■ Task to complete ■
Nothing should be output except the lines from the one containing "on the floor" through the one containing "points = [vertex.co", both ends included, each repeated exactly.

■ CAD and scene scripts ■
»»

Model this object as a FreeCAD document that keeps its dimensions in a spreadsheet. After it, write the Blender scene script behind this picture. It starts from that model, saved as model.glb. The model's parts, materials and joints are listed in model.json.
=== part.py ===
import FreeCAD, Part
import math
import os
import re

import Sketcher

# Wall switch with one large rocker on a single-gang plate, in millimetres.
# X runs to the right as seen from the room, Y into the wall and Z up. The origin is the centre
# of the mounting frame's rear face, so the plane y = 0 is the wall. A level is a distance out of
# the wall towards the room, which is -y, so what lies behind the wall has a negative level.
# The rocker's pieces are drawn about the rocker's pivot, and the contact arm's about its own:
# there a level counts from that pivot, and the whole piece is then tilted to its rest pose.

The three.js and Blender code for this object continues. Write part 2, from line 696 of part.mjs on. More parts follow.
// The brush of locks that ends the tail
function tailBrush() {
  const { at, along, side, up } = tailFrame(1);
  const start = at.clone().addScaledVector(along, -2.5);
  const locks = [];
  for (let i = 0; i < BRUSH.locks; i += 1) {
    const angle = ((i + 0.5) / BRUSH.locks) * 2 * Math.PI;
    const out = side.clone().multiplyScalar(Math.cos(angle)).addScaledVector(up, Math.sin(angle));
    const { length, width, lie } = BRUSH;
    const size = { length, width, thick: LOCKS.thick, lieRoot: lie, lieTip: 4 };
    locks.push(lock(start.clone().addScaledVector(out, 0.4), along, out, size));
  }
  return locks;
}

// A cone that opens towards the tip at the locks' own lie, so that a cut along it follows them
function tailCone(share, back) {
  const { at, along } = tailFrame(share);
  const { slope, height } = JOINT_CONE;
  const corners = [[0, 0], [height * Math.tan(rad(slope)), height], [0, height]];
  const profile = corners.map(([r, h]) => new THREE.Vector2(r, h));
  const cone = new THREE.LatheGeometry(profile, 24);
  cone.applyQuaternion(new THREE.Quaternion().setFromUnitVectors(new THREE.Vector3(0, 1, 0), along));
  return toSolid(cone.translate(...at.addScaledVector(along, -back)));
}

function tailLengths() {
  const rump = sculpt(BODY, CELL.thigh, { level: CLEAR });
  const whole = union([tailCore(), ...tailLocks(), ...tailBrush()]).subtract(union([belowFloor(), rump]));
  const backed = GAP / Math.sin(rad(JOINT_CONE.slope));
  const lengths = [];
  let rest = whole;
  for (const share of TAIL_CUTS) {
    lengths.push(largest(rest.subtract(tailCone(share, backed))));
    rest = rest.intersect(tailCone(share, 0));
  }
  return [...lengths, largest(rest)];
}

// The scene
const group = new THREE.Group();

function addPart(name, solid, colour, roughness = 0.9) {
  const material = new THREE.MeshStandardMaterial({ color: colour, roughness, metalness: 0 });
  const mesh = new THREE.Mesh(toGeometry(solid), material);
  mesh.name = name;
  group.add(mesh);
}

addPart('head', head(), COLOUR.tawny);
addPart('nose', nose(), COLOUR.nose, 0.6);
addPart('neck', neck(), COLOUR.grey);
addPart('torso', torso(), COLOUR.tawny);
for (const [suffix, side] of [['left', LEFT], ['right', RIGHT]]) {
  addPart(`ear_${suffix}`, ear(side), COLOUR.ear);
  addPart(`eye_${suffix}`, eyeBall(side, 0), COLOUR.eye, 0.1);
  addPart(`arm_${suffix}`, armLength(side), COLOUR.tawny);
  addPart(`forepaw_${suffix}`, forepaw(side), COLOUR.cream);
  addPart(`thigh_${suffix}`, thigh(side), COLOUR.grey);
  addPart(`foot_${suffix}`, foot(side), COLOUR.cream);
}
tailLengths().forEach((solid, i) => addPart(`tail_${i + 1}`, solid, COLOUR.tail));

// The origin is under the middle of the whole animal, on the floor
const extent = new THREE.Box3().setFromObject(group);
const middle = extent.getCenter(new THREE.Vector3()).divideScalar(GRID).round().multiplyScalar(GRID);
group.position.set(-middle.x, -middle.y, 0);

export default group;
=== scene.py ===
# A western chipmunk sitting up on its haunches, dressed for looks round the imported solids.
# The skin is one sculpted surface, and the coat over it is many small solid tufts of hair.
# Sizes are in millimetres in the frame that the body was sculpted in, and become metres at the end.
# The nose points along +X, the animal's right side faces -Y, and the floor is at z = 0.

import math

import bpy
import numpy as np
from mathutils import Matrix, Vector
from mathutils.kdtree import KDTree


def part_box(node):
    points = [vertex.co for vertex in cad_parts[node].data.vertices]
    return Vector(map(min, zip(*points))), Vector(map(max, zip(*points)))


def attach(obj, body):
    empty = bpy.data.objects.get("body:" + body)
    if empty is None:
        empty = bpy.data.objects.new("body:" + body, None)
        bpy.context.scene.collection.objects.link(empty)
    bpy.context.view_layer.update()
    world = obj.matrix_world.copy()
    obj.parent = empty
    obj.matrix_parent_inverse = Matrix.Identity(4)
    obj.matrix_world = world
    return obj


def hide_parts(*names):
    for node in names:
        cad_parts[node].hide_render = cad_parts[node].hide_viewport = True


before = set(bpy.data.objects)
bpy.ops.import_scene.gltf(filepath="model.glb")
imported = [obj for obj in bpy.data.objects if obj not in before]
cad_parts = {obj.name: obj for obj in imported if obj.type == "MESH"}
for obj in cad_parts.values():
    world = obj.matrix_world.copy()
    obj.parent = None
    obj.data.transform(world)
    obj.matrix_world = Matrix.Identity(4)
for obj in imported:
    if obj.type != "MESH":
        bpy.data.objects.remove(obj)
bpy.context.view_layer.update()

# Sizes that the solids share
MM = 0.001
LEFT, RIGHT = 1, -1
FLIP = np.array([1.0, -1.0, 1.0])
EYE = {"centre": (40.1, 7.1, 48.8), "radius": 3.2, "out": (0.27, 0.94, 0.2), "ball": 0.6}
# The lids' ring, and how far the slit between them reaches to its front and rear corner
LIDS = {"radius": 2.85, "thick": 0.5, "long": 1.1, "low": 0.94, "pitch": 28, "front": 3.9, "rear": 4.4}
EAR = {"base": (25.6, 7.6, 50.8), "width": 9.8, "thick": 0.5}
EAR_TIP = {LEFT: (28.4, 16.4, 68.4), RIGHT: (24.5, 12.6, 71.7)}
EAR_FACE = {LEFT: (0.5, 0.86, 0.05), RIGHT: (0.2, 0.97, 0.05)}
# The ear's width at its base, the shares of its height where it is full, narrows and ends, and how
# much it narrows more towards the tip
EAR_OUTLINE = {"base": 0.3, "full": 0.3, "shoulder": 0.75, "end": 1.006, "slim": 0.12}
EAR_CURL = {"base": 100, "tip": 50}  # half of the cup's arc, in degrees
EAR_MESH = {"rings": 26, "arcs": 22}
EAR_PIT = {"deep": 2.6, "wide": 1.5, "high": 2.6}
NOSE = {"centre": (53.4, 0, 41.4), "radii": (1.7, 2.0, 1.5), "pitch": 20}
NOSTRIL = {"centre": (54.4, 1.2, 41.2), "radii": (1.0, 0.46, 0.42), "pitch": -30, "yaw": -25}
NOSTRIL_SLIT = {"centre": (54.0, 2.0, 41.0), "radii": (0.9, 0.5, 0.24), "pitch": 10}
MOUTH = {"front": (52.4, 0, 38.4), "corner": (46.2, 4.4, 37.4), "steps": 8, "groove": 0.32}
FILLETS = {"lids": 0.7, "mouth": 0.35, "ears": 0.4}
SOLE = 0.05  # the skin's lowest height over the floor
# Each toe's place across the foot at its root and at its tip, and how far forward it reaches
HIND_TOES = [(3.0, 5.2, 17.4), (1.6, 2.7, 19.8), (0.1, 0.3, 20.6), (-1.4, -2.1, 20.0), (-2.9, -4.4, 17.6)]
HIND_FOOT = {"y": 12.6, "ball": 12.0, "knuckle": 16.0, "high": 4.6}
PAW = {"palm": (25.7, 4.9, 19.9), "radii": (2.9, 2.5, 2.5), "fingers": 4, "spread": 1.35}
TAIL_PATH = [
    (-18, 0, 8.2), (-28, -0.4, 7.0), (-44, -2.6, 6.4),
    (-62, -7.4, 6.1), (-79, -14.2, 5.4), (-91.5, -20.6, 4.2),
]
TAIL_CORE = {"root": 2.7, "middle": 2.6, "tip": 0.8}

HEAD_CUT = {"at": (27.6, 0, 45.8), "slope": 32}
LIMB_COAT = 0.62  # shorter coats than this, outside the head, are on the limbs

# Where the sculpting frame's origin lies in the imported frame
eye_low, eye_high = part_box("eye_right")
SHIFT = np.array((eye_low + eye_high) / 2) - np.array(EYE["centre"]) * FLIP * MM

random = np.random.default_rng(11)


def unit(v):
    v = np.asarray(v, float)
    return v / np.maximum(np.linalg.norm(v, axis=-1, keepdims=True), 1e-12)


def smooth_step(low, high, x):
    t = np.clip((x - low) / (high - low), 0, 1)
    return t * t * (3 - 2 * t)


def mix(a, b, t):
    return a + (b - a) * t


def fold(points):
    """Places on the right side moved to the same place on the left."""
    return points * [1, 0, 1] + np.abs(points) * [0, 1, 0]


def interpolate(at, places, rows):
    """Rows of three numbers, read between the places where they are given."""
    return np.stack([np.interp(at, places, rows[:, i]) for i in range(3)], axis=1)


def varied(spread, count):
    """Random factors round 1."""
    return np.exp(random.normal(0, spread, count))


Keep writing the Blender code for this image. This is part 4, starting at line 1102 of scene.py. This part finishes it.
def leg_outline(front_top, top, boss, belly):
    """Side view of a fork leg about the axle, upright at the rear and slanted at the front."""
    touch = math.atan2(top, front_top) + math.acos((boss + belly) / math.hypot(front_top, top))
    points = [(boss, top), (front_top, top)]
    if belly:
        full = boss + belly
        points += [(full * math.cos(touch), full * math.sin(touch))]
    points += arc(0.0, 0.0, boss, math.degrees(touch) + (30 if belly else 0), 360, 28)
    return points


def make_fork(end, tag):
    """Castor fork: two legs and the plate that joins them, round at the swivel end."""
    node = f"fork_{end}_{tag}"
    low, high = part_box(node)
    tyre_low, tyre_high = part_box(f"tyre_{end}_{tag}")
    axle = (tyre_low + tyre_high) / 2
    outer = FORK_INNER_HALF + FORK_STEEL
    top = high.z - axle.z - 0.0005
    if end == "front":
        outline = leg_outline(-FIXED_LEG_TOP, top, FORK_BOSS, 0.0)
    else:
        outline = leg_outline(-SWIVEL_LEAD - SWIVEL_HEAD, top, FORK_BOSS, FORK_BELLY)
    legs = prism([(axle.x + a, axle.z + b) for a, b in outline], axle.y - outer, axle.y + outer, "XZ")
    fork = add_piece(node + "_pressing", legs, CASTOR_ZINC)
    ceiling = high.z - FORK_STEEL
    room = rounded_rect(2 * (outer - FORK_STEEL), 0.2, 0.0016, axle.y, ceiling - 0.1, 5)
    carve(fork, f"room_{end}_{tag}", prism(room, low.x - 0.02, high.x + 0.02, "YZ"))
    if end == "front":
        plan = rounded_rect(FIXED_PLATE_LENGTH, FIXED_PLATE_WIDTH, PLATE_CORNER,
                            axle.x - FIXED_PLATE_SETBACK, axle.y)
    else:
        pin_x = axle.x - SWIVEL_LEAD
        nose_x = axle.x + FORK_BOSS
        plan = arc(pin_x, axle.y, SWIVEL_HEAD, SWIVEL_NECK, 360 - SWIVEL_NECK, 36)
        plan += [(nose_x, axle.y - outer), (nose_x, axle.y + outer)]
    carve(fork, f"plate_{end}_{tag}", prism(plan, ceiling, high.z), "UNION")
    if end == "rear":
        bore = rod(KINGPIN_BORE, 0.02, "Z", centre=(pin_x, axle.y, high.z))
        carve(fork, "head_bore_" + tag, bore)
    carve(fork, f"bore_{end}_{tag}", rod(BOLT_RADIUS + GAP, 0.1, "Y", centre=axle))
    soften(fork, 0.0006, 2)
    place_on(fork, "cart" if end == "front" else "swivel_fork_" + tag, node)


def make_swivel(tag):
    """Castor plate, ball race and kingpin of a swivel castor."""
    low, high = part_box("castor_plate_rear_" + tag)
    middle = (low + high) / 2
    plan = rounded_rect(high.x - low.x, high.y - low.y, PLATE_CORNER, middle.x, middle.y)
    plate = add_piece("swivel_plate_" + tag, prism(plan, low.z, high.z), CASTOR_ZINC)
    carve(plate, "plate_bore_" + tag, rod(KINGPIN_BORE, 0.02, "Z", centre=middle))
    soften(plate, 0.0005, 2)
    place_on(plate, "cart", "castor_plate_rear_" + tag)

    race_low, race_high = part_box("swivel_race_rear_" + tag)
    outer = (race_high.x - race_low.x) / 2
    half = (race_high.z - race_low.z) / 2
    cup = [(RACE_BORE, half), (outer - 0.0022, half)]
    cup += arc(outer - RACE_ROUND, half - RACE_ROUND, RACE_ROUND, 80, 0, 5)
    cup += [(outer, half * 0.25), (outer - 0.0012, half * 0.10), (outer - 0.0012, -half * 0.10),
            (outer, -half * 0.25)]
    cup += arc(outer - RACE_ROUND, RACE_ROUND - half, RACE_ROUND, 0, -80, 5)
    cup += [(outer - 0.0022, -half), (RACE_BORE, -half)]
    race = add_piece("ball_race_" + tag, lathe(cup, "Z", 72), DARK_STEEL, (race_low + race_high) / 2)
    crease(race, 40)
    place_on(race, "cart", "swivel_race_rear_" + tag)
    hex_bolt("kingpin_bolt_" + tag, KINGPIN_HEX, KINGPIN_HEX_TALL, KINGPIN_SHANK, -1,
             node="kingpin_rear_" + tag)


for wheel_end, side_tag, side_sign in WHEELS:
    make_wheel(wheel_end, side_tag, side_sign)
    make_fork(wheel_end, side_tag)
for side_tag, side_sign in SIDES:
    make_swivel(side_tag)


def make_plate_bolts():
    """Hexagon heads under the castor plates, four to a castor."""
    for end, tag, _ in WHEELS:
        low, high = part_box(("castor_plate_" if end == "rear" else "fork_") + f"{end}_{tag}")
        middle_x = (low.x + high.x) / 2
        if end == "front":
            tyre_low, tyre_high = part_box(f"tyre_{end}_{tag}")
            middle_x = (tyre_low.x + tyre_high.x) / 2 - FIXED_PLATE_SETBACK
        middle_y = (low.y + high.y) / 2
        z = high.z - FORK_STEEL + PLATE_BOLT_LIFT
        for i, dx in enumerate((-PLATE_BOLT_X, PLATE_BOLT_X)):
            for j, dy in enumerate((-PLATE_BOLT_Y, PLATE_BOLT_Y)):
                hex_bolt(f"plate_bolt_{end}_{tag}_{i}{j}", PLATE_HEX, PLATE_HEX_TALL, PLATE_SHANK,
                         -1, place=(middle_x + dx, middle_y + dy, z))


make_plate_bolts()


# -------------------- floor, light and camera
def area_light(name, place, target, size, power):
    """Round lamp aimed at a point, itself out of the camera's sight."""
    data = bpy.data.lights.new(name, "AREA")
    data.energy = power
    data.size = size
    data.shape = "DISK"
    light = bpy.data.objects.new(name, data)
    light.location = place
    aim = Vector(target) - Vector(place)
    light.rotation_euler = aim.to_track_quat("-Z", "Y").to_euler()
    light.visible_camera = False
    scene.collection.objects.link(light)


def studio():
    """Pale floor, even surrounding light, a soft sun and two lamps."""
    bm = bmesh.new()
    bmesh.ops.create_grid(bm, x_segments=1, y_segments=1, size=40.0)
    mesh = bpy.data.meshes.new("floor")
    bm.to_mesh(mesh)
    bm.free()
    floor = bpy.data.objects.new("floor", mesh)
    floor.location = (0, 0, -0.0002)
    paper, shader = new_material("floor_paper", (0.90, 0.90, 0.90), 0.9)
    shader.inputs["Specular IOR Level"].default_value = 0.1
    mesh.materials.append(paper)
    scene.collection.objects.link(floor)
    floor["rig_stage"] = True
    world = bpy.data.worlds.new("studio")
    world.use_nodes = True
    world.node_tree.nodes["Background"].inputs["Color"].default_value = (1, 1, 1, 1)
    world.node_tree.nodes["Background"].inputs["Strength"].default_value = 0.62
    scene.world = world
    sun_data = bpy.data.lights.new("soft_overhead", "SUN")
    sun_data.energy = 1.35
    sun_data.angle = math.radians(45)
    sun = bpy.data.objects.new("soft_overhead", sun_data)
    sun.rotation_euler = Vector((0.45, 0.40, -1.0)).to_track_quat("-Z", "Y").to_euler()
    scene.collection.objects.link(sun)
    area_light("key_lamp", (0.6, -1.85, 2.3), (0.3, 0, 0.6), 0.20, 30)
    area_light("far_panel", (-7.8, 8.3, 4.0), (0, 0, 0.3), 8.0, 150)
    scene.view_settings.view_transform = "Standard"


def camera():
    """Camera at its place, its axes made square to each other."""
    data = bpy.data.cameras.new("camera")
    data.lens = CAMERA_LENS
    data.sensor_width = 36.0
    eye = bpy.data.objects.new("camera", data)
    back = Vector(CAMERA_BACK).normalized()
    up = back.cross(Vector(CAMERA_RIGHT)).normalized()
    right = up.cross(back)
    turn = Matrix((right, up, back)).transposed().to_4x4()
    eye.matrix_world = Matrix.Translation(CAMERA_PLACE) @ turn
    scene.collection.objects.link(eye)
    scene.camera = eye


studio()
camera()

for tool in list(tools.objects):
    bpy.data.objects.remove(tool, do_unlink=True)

««

■ Final answer ■
// The origin is under the middle of the whole animal, on the floor
const extent = new THREE.Box3().setFromObject(group);
const middle = extent.getCenter(new THREE.Vector3()).divideScalar(GRID).round().multiplyScalar(GRID);
group.position.set(-middle.x, -middle.y, 0);

export default group;
=== scene.py ===
# A western chipmunk sitting up on its haunches, dressed for looks round the imported solids.
# The skin is one sculpted surface, and the coat over it is many small solid tufts of hair.
# Sizes are in millimetres in the frame that the body was sculpted in, and become metres at the end.
# The nose points along +X, the animal's right side faces -Y, and the floor is at z = 0.

import math

import bpy
import numpy as np
from mathutils import Matrix, Vector
from mathutils.kdtree import KDTree


def part_box(node):
    points = [vertex.co for vertex in cad_parts[node].data.vertices]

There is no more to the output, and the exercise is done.